## Data provided
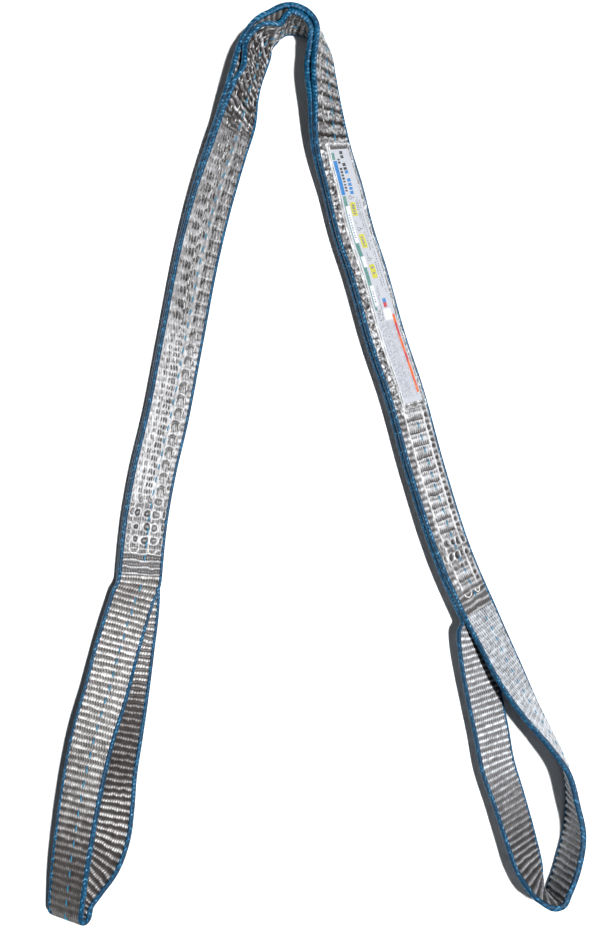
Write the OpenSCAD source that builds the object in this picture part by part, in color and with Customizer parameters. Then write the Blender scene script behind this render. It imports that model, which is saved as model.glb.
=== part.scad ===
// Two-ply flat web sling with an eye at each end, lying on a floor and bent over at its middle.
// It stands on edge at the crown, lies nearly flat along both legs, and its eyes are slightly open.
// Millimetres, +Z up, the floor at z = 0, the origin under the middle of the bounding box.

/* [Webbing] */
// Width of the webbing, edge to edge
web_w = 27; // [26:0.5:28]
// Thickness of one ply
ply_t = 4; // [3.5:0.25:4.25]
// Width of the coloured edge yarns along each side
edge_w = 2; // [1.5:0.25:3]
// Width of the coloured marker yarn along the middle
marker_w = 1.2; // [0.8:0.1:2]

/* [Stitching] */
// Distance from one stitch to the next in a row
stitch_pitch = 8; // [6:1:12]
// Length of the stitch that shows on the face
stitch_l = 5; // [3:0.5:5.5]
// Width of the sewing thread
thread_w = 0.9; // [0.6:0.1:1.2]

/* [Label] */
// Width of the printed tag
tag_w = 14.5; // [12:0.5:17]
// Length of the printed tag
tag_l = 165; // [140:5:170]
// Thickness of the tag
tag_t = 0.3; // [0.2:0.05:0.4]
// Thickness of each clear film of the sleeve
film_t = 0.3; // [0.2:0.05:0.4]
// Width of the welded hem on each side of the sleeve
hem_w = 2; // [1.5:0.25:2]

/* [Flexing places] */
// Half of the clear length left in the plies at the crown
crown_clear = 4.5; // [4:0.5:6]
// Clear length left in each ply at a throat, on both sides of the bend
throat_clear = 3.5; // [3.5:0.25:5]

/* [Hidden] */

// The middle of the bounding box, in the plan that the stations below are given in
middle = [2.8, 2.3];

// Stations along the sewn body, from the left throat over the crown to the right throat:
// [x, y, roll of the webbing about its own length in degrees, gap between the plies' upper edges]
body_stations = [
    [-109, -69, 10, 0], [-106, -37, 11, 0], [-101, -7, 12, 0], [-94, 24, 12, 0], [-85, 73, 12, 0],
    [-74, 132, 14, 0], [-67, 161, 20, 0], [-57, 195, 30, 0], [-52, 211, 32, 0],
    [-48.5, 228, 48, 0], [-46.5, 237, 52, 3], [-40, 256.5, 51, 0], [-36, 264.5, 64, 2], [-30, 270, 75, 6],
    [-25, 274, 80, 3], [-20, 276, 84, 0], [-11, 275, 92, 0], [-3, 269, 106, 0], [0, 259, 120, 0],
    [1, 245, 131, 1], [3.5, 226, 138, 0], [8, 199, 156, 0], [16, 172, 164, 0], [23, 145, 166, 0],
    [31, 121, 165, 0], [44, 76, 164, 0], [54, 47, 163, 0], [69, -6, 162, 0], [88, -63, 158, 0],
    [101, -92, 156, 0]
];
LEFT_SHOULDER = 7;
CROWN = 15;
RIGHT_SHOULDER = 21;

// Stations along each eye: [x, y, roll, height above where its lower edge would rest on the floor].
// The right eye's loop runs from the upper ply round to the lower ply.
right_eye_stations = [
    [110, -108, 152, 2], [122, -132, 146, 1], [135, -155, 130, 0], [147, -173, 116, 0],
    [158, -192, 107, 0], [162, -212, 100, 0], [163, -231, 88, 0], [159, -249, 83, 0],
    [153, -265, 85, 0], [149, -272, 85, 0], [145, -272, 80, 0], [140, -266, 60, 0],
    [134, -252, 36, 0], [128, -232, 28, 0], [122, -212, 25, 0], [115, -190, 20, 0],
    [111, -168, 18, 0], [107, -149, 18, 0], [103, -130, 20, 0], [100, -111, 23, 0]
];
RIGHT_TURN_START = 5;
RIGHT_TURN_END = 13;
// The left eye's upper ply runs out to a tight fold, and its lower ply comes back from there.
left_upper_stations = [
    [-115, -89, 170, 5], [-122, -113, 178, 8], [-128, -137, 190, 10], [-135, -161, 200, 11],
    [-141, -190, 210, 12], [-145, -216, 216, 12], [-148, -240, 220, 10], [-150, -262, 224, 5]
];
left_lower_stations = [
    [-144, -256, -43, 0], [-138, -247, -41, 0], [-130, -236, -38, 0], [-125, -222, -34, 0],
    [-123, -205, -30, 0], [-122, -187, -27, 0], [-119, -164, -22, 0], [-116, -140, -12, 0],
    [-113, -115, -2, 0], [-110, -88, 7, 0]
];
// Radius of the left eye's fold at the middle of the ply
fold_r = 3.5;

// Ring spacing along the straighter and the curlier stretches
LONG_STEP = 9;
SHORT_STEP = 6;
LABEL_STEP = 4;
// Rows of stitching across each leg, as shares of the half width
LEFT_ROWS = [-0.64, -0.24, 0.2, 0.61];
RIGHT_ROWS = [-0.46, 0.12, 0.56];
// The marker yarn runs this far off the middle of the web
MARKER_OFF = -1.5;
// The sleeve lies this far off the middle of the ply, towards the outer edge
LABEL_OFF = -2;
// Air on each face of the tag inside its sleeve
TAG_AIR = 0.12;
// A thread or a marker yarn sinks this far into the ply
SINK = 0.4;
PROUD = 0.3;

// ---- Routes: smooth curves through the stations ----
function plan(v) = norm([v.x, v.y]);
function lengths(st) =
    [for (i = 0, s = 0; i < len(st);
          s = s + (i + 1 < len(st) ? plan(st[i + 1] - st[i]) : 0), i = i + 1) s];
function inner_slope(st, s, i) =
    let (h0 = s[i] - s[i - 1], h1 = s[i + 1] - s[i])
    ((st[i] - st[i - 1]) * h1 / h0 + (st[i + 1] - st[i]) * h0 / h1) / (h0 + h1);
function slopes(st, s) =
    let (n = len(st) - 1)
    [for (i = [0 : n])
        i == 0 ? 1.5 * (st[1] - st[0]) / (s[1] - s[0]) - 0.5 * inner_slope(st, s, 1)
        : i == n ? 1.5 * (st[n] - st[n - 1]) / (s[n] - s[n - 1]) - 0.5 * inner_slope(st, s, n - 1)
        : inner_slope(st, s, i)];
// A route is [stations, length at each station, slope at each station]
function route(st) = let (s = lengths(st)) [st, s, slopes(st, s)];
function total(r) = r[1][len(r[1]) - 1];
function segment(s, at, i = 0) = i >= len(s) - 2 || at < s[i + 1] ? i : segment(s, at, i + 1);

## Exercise
Copy, please, exactly the lines that start at the first line of the data and end at the line containing "marker_w = 1.2; // [0.8:0.1:2]", both kept and no others.

## Written solution
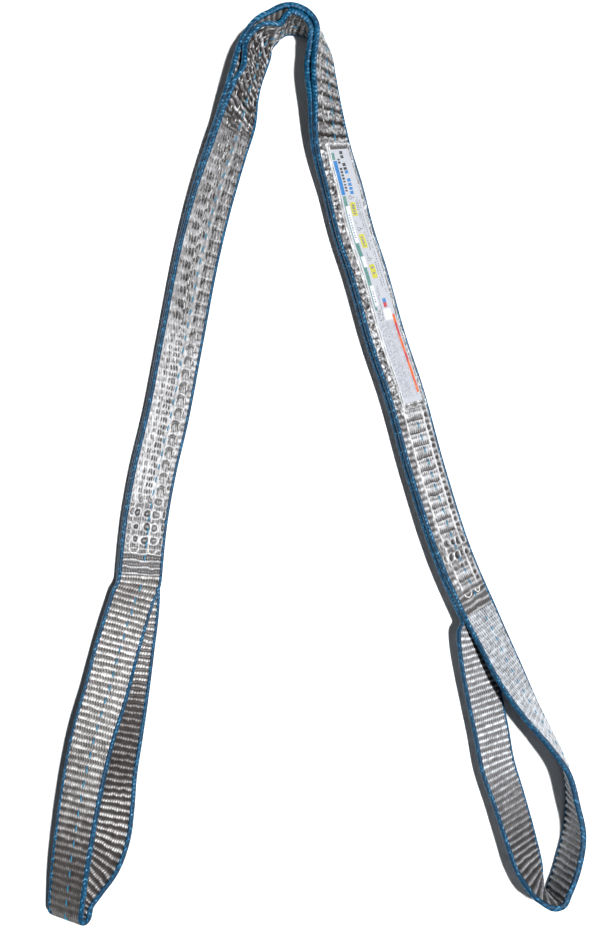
Write the OpenSCAD source that builds the object in this picture part by part, in color and with Customizer parameters. Then write the Blender scene script behind this render. It imports that model, which is saved as model.glb.
=== part.scad ===
// Two-ply flat web sling with an eye at each end, lying on a floor and bent over at its middle.
// It stands on edge at the crown, lies nearly flat along both legs, and its eyes are slightly open.
// Millimetres, +Z up, the floor at z = 0, the origin under the middle of the bounding box.

/* [Webbing] */
// Width of the webbing, edge to edge
web_w = 27; // [26:0.5:28]
// Thickness of one ply
ply_t = 4; // [3.5:0.25:4.25]
// Width of the coloured edge yarns along each side
edge_w = 2; // [1.5:0.25:3]
// Width of the coloured marker yarn along the middle
marker_w = 1.2; // [0.8:0.1:2]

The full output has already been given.